● TASK DETAILS
Print the lines of the data, starting with the first, up to and including the line where "return piece(name, body, sheath, slot, node)" appears.

**** AVAILABLE DATA

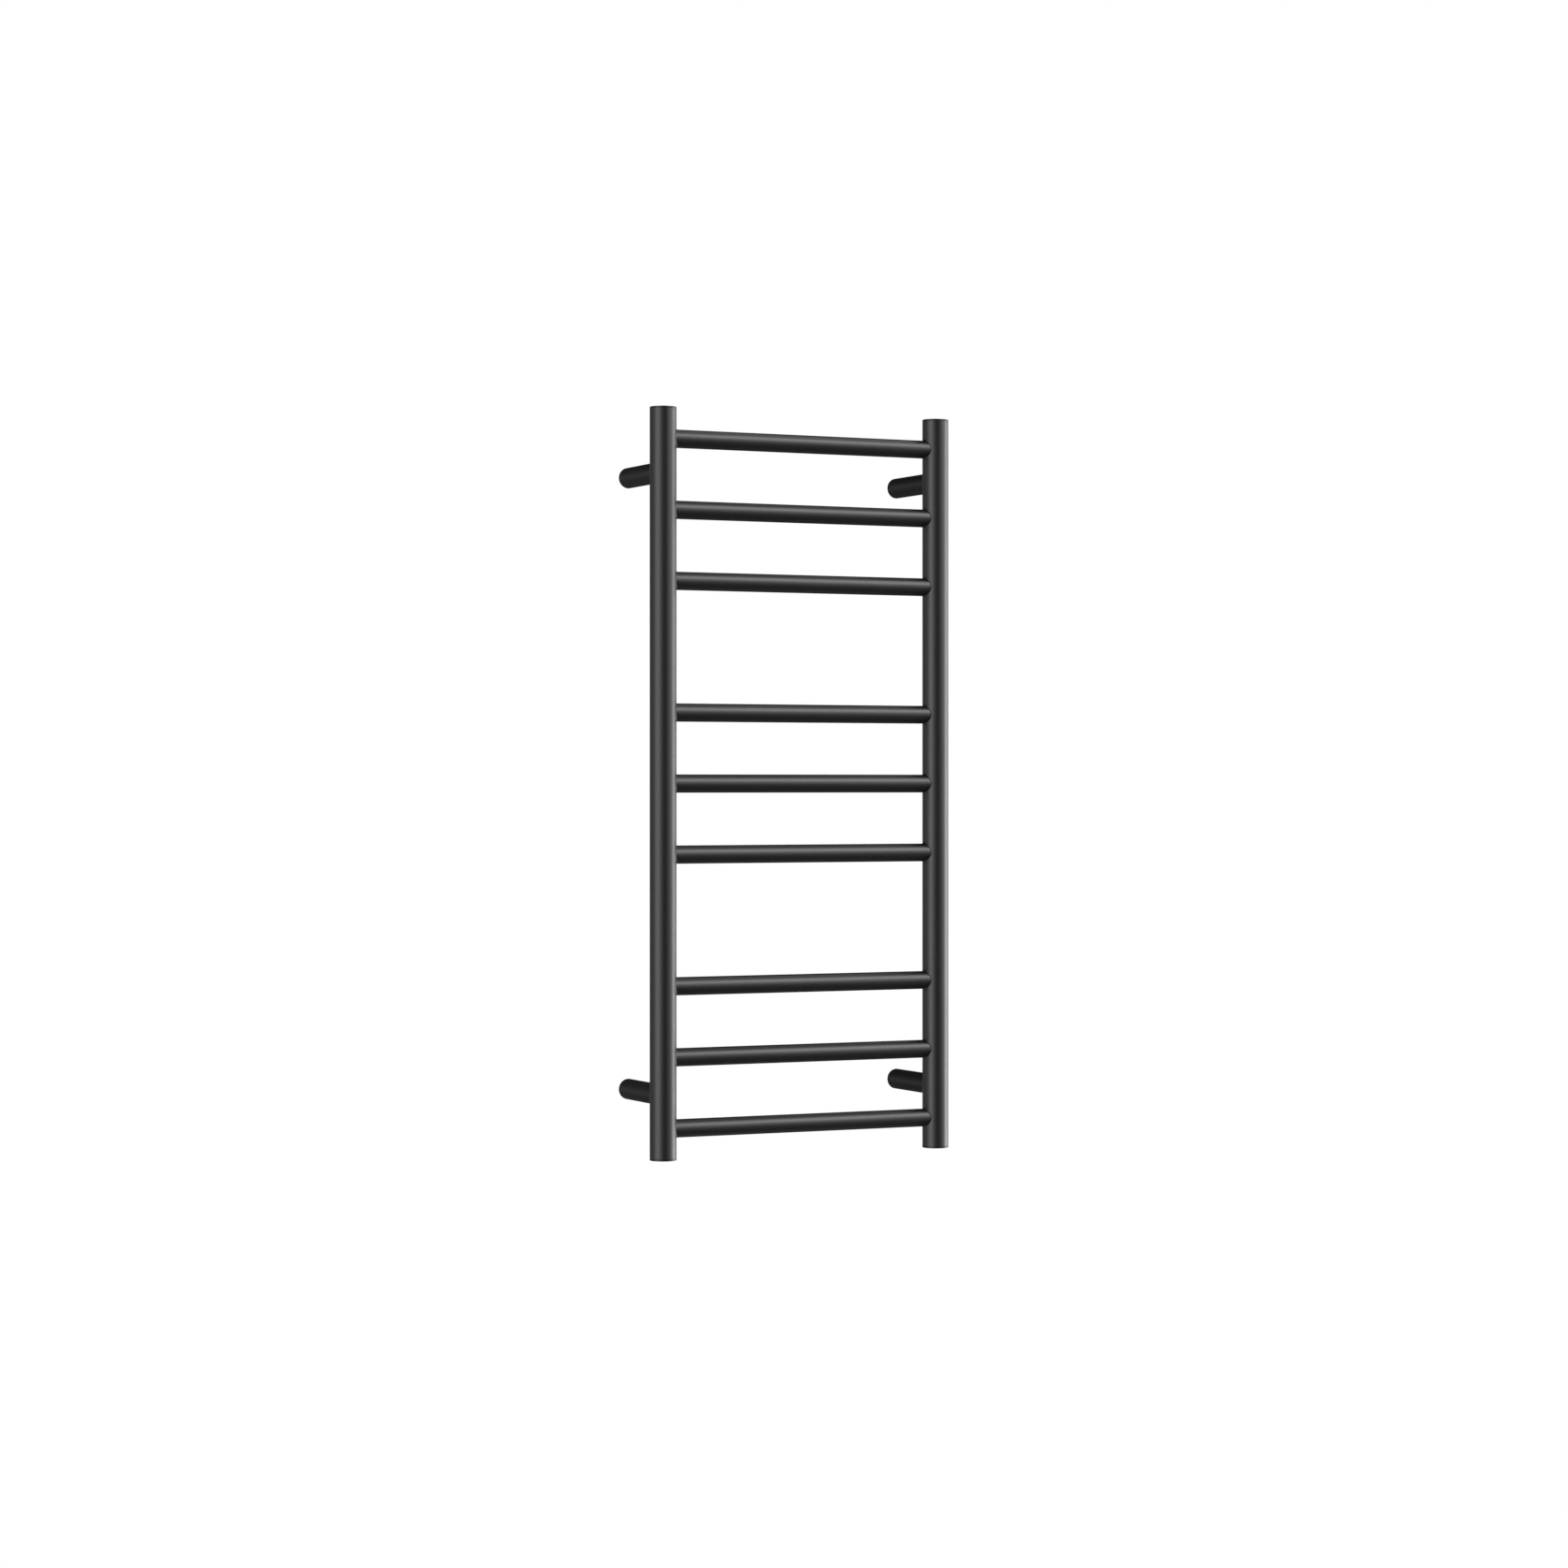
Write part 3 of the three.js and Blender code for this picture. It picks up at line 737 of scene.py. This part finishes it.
brown = insulation("brown_sheath", (0.085, 0.030, 0.013), (0.11, 0.042, 0.018))
blue = insulation("blue_sheath", (0.012, 0.065, 0.26), (0.018, 0.085, 0.32))
green = insulation("green_sheath", (0.03, 0.20, 0.035), (0.04, 0.25, 0.045))
yellow = insulation("yellow_sheath", (0.68, 0.52, 0.03), (0.76, 0.60, 0.05))

STRIPES = 4  # of green and of yellow together, round the earth lead
LEAD_PAIR = 1.1 * MM  # from the middle of the sleeve to each lead in it
SLEEVE_OVERLAP = 8 * MM
lead_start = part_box("live_lead")[1].y
block_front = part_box("terminal_block")[0].y
sleeve_low, sleeve_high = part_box("splice_sleeve")
sleeve_mouth = sleeve_high.y + 2 * LEAD_RADIUS
lead_end = sleeve_high.y - SLEEVE_OVERLAP


def lead(name, corners, bend, sheath, slot, node):
    """A lead through points of (x, y, height above the middle of the post)."""
    body = wire([(x, y, wired_z + rise) for x, y, rise in corners], LEAD_RADIUS, bend)
    return piece(name, body, sheath, slot, node)


live_corners = [
    (poles[0], lead_start, 0), (poles[0], block_front - 2 * LEAD_RADIUS, 0),
    (fuse_x, fuse_back + 2 * LEAD_RADIUS, 0), (fuse_x, fuse_back, 0),
]
lead("live_wire", live_corners, LEAD_RADIUS, brown, "live_insulation", "live_lead")
fuse_corners = [
    (fuse_x, fuse_front, 0), (fuse_x, fuse_front - 2 * LEAD_RADIUS, 0),
    (wired_x - LEAD_PAIR, sleeve_mouth, 0), (wired_x - LEAD_PAIR, lead_end, 0),
]
lead("fused_wire", fuse_corners, LEAD_RADIUS, brown, "live_insulation", "fuse_lead")
neutral_corners = [
    (poles[1], lead_start, 0), (poles[1], fuse_front - 2 * LEAD_RADIUS, 0),
    (wired_x + LEAD_PAIR, sleeve_mouth, 0), (wired_x + LEAD_PAIR, lead_end, 0),
]
lead("neutral_wire", neutral_corners, LEAD_RADIUS, blue, "neutral_insulation", "neutral_lead")
earth_rise = tab_bottom - LEAD_UNDER_TAB - LEAD_RADIUS - wired_z
earth_corners = [
    (poles[2], lead_start, 0), (poles[2], block_front - 4 * LEAD_RADIUS, 0),
    (wired_x, tab_back + 2 * LEAD_RADIUS, earth_rise), (wired_x, tab_middle.y, earth_rise),
]
earth = lead("earth_wire", earth_corners, 2 * LEAD_RADIUS, green, "earth_insulation", "earth_lead")
earth.data.materials.append(yellow)
for number, face in enumerate(earth.data.polygons):
    face.material_index = number % WIRE_FACETS * STRIPES // WIRE_FACETS % 2


# Splice sleeve: red heat-shrink over the joint between the leads and the heating cable. It is drawn in at
# both ends and bulges over the crimps inside.

SLEEVE_BORE = 2.3 * MM  # radius
SLEEVE_MOUTH = 2.9 * MM  # radius
# Shares of its length and of its fullness, from the mouth's size to the widest.
SLEEVE_SHAPE = [
    (0, 0), (0.08, 0.1), (0.2, 0.8), (0.3, 1), (0.5, 0.75), (0.7, 1), (0.8, 0.8), (0.92, 0.1), (1, 0),
]

shrink, place = finish("red_heat_shrink", Specular_IOR_Level=0.5)
place.grain(5 * MM).between((0.17, 0.020, 0.014), (0.22, 0.030, 0.020)).feed("Base Color")
(0.42 + 0.14 * place.grain(1.5 * MM)).feed("Roughness")
place.grain(1.2 * MM).bump(0.02 * MM).feed("Normal")

sleeve_radius = (sleeve_high.x - sleeve_low.x) / 2
sleeve_length = sleeve_high.y - sleeve_low.y
sleeve_outline = [(SLEEVE_BORE, sleeve_low.y)]
for share, fullness in SLEEVE_SHAPE:
    radius = SLEEVE_MOUTH + fullness * (sleeve_radius - SLEEVE_MOUTH)
    sleeve_outline.append((radius, sleeve_low.y + share * sleeve_length))
sleeve_outline.append((SLEEVE_BORE, sleeve_high.y))
body = moved(turned(sleeve_outline, SMALL_FACETS), ALONG_Y, (wired_x, 0, wired_z))
piece("shrink_sleeve", body, shrink, "seal_silicone", "splice_sleeve")


# Heating cable: 4 mm resistance cable in dark silicone. From the splice it goes into the right upright, then
# back and forth along the bottom of every rung, and ends in a red seal near the top of the left upright.

CABLE_RADIUS = 2 * MM
CABLE_FIT = 0.3 * MM
SEAL_FLOOR = 2 * MM
SEAL_LIP = 0.3 * MM  # chamfer at its edges

cable_sheath, place = finish("cable_silicone", Specular_IOR_Level=0.4)
place.grain(8 * MM).between((0.022, 0.022, 0.023), (0.034, 0.034, 0.034)).feed("Base Color")
(0.52 + 0.16 * place.grain(2 * MM)).feed("Roughness")
place.grain(0.6 * MM).bump(0.012 * MM).feed("Normal")

rung_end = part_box("rung_1")[1].x
cable_bend = upright_x - rung_end - CABLE_FIT
cable_drop = rung_radius - RUNG_WALL - CABLE_FIT - CABLE_RADIUS
cable_start = sleeve_low.y + SLEEVE_OVERLAP
cable_corners = [(upright_x, cable_start, wired_z), (upright_x, upright_y, wired_z)]
here = upright_x
for rung in rung_names:
    height = middle_height(rung) - cable_drop
    cable_corners += [(here, upright_y, height), (-here, upright_y, height)]
    here = -here
seal_low, seal_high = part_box("end_seal")
cable_corners.append((here, upright_y, seal_low.z + SEAL_FLOOR + CABLE_FIT))
body = wire(cable_corners, CABLE_RADIUS, cable_bend)
piece("warming_cable", body, cable_sheath, "cable_silicone", "heating_cable")

seal_radius = (seal_high.x - seal_low.x) / 2
seal_bore = CABLE_RADIUS + CABLE_FIT
body = shifted(turned([
    (0, seal_low.z), (seal_radius - SEAL_LIP, seal_low.z), (seal_radius, seal_low.z + SEAL_LIP),
    (seal_radius, seal_high.z - SEAL_LIP), (seal_radius - SEAL_LIP, seal_high.z), (seal_bore, seal_high.z),
    (seal_bore, seal_low.z + SEAL_FLOOR), (0, seal_low.z + SEAL_FLOOR),
], SMALL_FACETS), (here, upright_y, 0))
piece("cable_end_seal", body, shrink, "seal_silicone", "end_seal")


# Studio: a white floor and background, large soft lights from far away, and the camera. None of it belongs
# to the rail.

FLOOR_DROP = 1.25
FLOOR_SIZE = 12
FLOOR_DEPTH = 10 * MM
WHITE = (1, 1, 1, 1)
CAMERA_PLACE = (-1.9754, -4.1635, -0.0005)
CAMERA_TOWARD = (0.43346, 0.90117, 0)
CAMERA_LENS = 85.216
CAMERA_SENSOR = 36
# Each soft light: degrees round from +X, degrees up, strength and tightness.
SOFT_LIGHTS = [
    (-7.4, -6.3, 8.46, 14.2),
    (-47.9, 37.6, 8.17, 22.0),
    (-160.6, 1.1, 3.74, 8.1),
    (11.1, 53.8, 1.91, 23.4),
    (-54.7, 11.7, 1.67, 17.9),
    (111.7, -74.7, 1.39, 12.7),
    (138.1, -0.8, 0.64, 25.6),
    (89.7, -0.7, 0.40, 25.2),
]

floor = bpy.data.objects.new("floor", block(
    Vector((-FLOOR_SIZE / 2, -FLOOR_SIZE / 2, -FLOOR_DROP - FLOOR_DEPTH)),
    Vector((FLOOR_SIZE / 2, FLOOR_SIZE / 2, -FLOOR_DROP)),
))
bpy.context.scene.collection.objects.link(floor)
white_floor, _ = finish(
    "white_floor", Base_Color=(0, 0, 0, 1), Specular_IOR_Level=0, Emission_Color=WHITE, Emission_Strength=1,
)
floor.data.materials.append(white_floor)
floor.visible_diffuse = False
floor.visible_glossy = False
floor.visible_shadow = False
floor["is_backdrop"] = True

world = bpy.data.worlds.new("studio")
world.use_nodes = True
bpy.context.scene.world = world
tree = world.node_tree
direction = Socket(tree, tree.nodes.new("ShaderNodeTexCoord").outputs["Generated"])
glow = 0
for round_from_x, up, strength, tightness in SOFT_LIGHTS:
    flat = math.cos(math.radians(up))
    toward = (
        flat * math.cos(math.radians(round_from_x)), flat * math.sin(math.radians(round_from_x)),
        math.sin(math.radians(up)),
    )
    cosine = direction.node(
        "ShaderNodeVectorMath", {"operation": "DOT_PRODUCT"}, {0: direction, 1: toward}, output="Value",
    )
    glow = glow + strength * cosine.math("EXPONENT", tightness * (cosine - 1))
lights = glow.node("ShaderNodeBackground", {}, {"Color": WHITE, "Strength": glow})
backdrop = glow.node("ShaderNodeBackground", {}, {"Color": WHITE, "Strength": 1})
seen = glow.node("ShaderNodeLightPath", {}, {}, output="Is Camera Ray")
studio = seen.node("ShaderNodeMixShader", {}, {0: seen, 1: lights, 2: backdrop})
tree.links.new(studio.output, tree.nodes["World Output"].inputs["Surface"])

camera = bpy.data.objects.new("camera", bpy.data.cameras.new("camera"))
bpy.context.scene.collection.objects.link(camera)
camera.data.lens = CAMERA_LENS
camera.data.sensor_width = CAMERA_SENSOR
camera.location = CAMERA_PLACE
camera.rotation_euler = Vector(CAMERA_TOWARD).to_track_quat("-Z", "Y").to_euler()
bpy.context.scene.camera = camera
bpy.context.scene.view_settings.view_transform = "Standard"

low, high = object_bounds()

********

● TASK SOLUTION
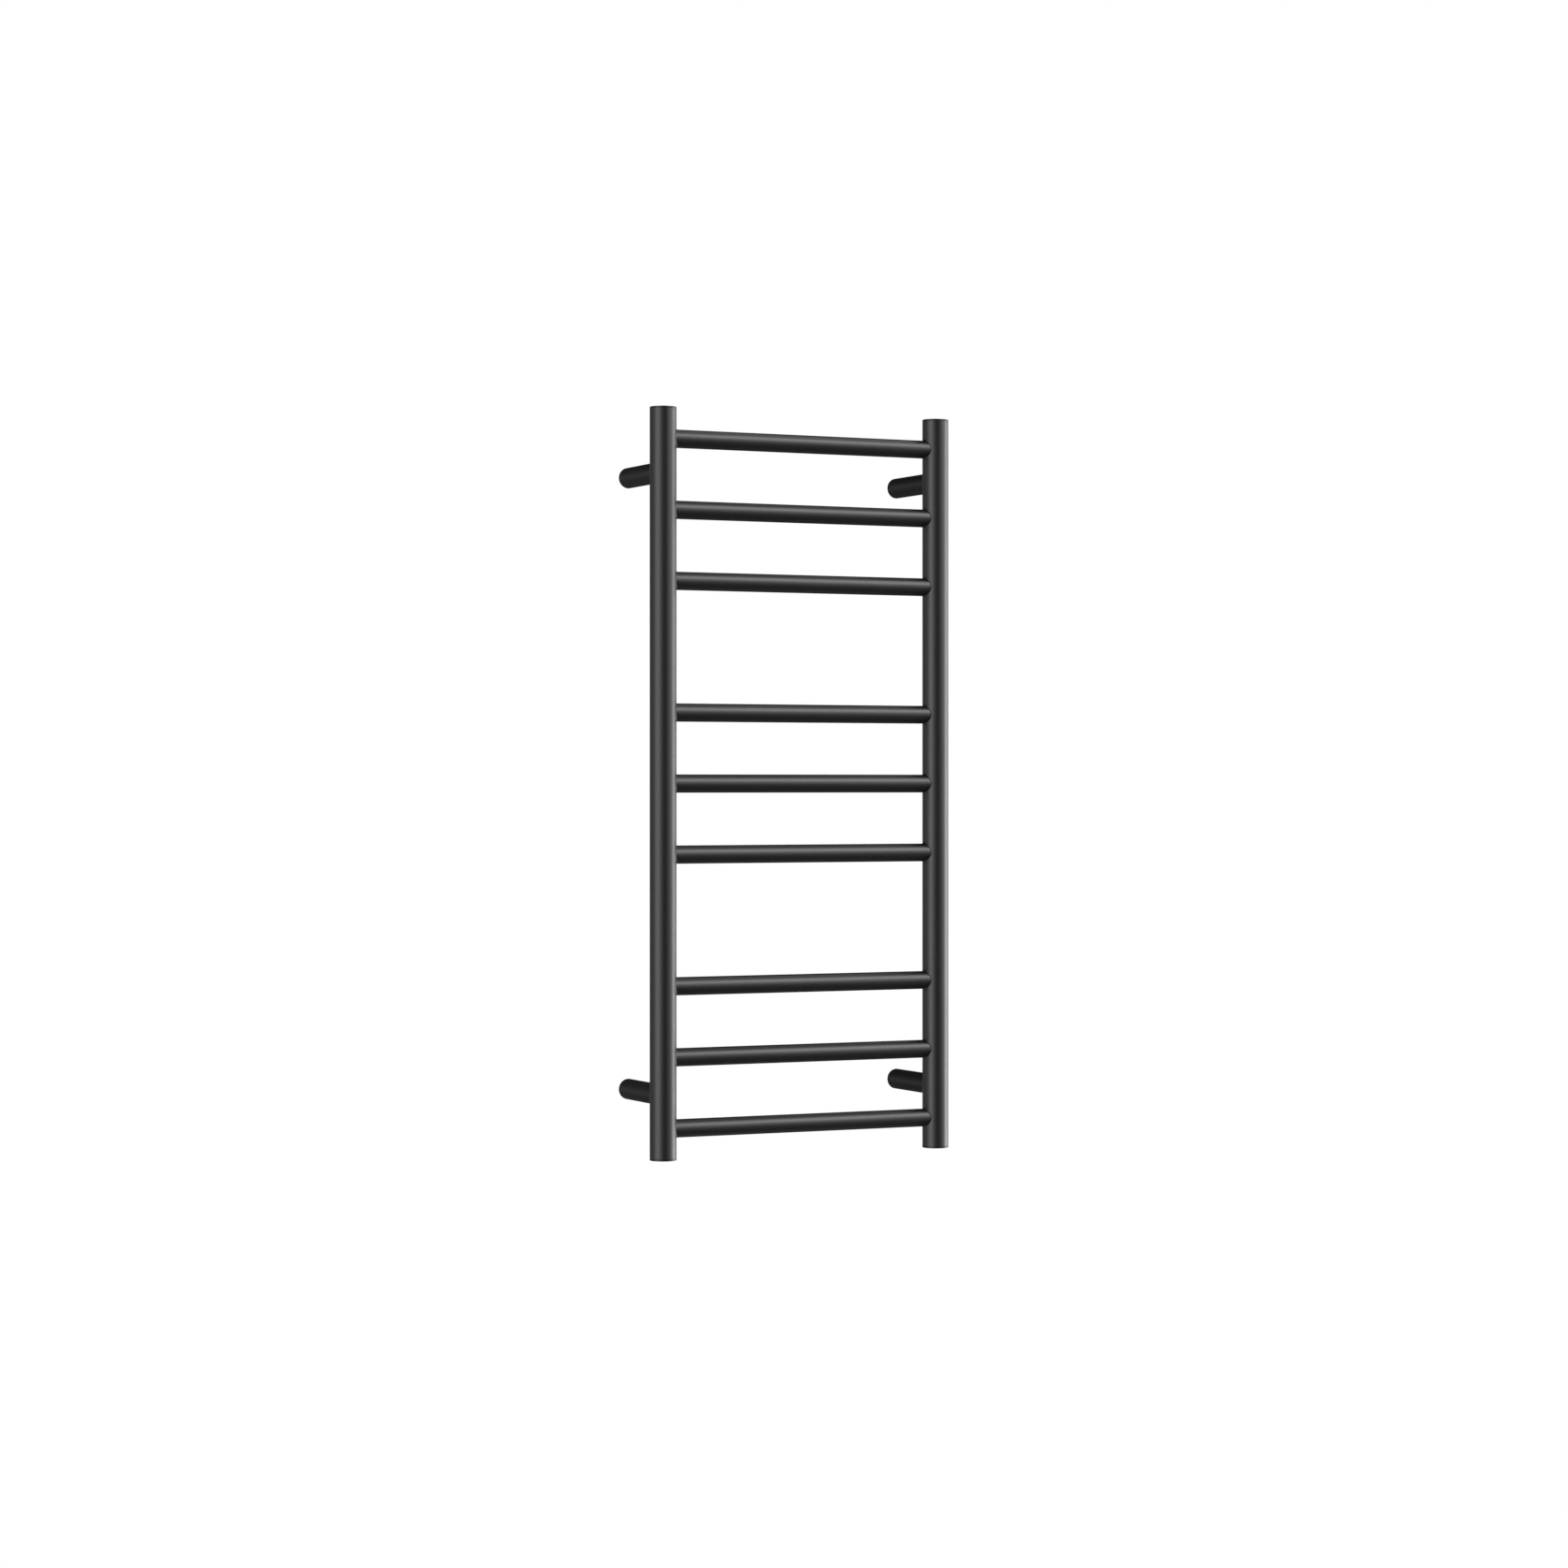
Write part 3 of the three.js and Blender code for this picture. It picks up at line 737 of scene.py. This part finishes it.
brown = insulation("brown_sheath", (0.085, 0.030, 0.013), (0.11, 0.042, 0.018))
blue = insulation("blue_sheath", (0.012, 0.065, 0.26), (0.018, 0.085, 0.32))
green = insulation("green_sheath", (0.03, 0.20, 0.035), (0.04, 0.25, 0.045))
yellow = insulation("yellow_sheath", (0.68, 0.52, 0.03), (0.76, 0.60, 0.05))

STRIPES = 4  # of green and of yellow together, round the earth lead
LEAD_PAIR = 1.1 * MM  # from the middle of the sleeve to each lead in it
SLEEVE_OVERLAP = 8 * MM
lead_start = part_box("live_lead")[1].y
block_front = part_box("terminal_block")[0].y
sleeve_low, sleeve_high = part_box("splice_sleeve")
sleeve_mouth = sleeve_high.y + 2 * LEAD_RADIUS
lead_end = sleeve_high.y - SLEEVE_OVERLAP


def lead(name, corners, bend, sheath, slot, node):
    """A lead through points of (x, y, height above the middle of the post)."""
    body = wire([(x, y, wired_z + rise) for x, y, rise in corners], LEAD_RADIUS, bend)
    return piece(name, body, sheath, slot, node)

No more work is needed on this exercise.